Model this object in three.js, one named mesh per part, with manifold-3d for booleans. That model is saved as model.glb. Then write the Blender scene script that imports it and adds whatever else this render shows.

--

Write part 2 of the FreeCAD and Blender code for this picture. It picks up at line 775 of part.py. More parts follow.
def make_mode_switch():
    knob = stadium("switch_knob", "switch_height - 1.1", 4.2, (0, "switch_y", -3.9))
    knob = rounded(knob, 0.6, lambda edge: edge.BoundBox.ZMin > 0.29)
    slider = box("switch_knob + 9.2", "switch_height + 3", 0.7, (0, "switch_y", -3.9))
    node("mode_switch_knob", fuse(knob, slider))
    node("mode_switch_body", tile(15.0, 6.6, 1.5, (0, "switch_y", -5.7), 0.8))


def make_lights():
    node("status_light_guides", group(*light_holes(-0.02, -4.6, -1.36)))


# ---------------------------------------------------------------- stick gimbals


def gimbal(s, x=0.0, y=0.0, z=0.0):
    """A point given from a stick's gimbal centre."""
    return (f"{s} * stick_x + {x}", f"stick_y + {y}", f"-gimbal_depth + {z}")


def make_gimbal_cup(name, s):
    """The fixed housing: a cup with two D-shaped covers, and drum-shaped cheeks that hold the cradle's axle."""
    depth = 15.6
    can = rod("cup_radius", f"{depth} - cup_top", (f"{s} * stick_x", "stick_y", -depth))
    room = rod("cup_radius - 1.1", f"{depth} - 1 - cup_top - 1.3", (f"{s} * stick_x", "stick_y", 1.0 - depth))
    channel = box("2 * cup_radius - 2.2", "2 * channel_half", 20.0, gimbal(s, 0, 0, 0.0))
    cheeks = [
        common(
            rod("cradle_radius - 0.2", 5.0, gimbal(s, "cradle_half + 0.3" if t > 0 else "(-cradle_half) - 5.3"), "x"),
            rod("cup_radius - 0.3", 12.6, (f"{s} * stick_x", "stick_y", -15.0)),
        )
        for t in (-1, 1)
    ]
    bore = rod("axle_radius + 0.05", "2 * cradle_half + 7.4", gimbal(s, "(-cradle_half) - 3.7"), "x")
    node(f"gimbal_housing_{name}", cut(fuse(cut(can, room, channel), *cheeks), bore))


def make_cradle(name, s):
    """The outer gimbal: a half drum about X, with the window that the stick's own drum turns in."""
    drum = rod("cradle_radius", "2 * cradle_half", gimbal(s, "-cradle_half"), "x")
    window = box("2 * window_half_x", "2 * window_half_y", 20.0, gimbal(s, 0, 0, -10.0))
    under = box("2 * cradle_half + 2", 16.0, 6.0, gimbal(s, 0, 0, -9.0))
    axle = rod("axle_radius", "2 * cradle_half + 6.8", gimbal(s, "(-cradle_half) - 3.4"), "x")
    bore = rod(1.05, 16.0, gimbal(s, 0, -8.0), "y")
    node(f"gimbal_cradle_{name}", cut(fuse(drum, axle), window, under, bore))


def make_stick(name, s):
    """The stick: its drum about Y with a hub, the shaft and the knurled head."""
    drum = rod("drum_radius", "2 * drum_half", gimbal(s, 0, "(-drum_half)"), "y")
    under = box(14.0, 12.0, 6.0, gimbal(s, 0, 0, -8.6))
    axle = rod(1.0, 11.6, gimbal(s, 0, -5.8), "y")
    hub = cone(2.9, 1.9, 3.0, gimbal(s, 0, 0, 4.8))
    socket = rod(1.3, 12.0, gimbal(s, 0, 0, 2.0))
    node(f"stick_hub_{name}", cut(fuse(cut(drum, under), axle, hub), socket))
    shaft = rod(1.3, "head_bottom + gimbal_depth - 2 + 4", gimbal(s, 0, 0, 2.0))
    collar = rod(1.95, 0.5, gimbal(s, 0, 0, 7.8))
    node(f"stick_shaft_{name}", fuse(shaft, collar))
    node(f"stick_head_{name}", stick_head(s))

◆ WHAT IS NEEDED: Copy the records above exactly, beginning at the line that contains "Write part 2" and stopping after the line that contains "channel), *cheeks), bore))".

◆ OUTPUT FOR THIS EXERCISE:
Write part 2 of the FreeCAD and Blender code for this picture. It picks up at line 775 of part.py. More parts follow.
def make_mode_switch():
    knob = stadium("switch_knob", "switch_height - 1.1", 4.2, (0, "switch_y", -3.9))
    knob = rounded(knob, 0.6, lambda edge: edge.BoundBox.ZMin > 0.29)
    slider = box("switch_knob + 9.2", "switch_height + 3", 0.7, (0, "switch_y", -3.9))
    node("mode_switch_knob", fuse(knob, slider))
    node("mode_switch_body", tile(15.0, 6.6, 1.5, (0, "switch_y", -5.7), 0.8))


def make_lights():
    node("status_light_guides", group(*light_holes(-0.02, -4.6, -1.36)))


# ---------------------------------------------------------------- stick gimbals


def gimbal(s, x=0.0, y=0.0, z=0.0):
    """A point given from a stick's gimbal centre."""
    return (f"{s} * stick_x + {x}", f"stick_y + {y}", f"-gimbal_depth + {z}")


def make_gimbal_cup(name, s):
    """The fixed housing: a cup with two D-shaped covers, and drum-shaped cheeks that hold the cradle's axle."""
    depth = 15.6
    can = rod("cup_radius", f"{depth} - cup_top", (f"{s} * stick_x", "stick_y", -depth))
    room = rod("cup_radius - 1.1", f"{depth} - 1 - cup_top - 1.3", (f"{s} * stick_x", "stick_y", 1.0 - depth))
    channel = box("2 * cup_radius - 2.2", "2 * channel_half", 20.0, gimbal(s, 0, 0, 0.0))
    cheeks = [
        common(
            rod("cradle_radius - 0.2", 5.0, gimbal(s, "cradle_half + 0.3" if t > 0 else "(-cradle_half) - 5.3"), "x"),
            rod("cup_radius - 0.3", 12.6, (f"{s} * stick_x", "stick_y", -15.0)),
        )
        for t in (-1, 1)
    ]
    bore = rod("axle_radius + 0.05", "2 * cradle_half + 7.4", gimbal(s, "(-cradle_half) - 3.7"), "x")
    node(f"gimbal_housing_{name}", cut(fuse(cut(can, room, channel), *cheeks), bore))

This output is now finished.